Radcliffe Quarterly—Summer 2005

Features

Maria Zuber RI '03

By Julia Hanna

Maria Zuber RI '03

Maria Zuber built her first telescope at age ten, grinding the glass optics herself. "My mother says that I jumped up and down in my playpen and pointed at photos of the astronauts on television," says Zuber, who, after her fellowship year at Radcliffe, became the first woman to head the Department of Earth, Atmospheric and Planetary Sciences at the Massachusetts Institute of Technology. "I never picked this field; it picked me."

The first in her family to attend college, Zuber was driven by the heady pleasure of intellectual curiosity. "My high school counselor told me that I wouldn't get a job in astrophysics," she recalls. "I said, 'That's okay. I don't want to work. I just want to learn.' "

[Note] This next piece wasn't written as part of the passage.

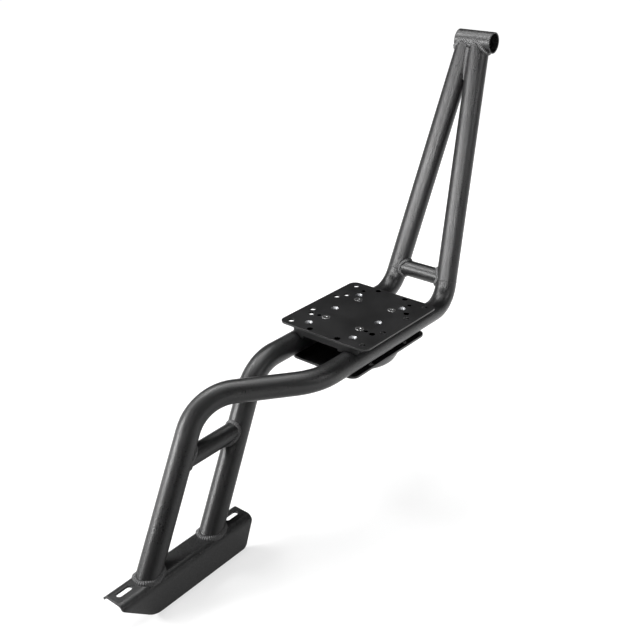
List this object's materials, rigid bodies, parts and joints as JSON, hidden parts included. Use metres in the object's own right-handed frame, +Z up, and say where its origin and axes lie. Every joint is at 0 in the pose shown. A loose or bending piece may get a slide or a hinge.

When she arrived at Radcliffe, Zuber had just finished working on two space missions that required intense monitoring of data-gathering instruments and swift analysis of new information. "I wanted to think, not just react," she says. In addition to conducting collaborative research with professors in Harvard's Department of Earth and Planetary Sciences during her fellowship year, Zuber made a point of mentoring female graduate students. And, of course, she tucked into the Institute's interdisciplinary smorgasbord.

"I had a whole year to learn from brilliant people," says Zuber. "I was surprised by the different ways that creativity can manifest itself," she adds. "It was enriching to see how people's minds work."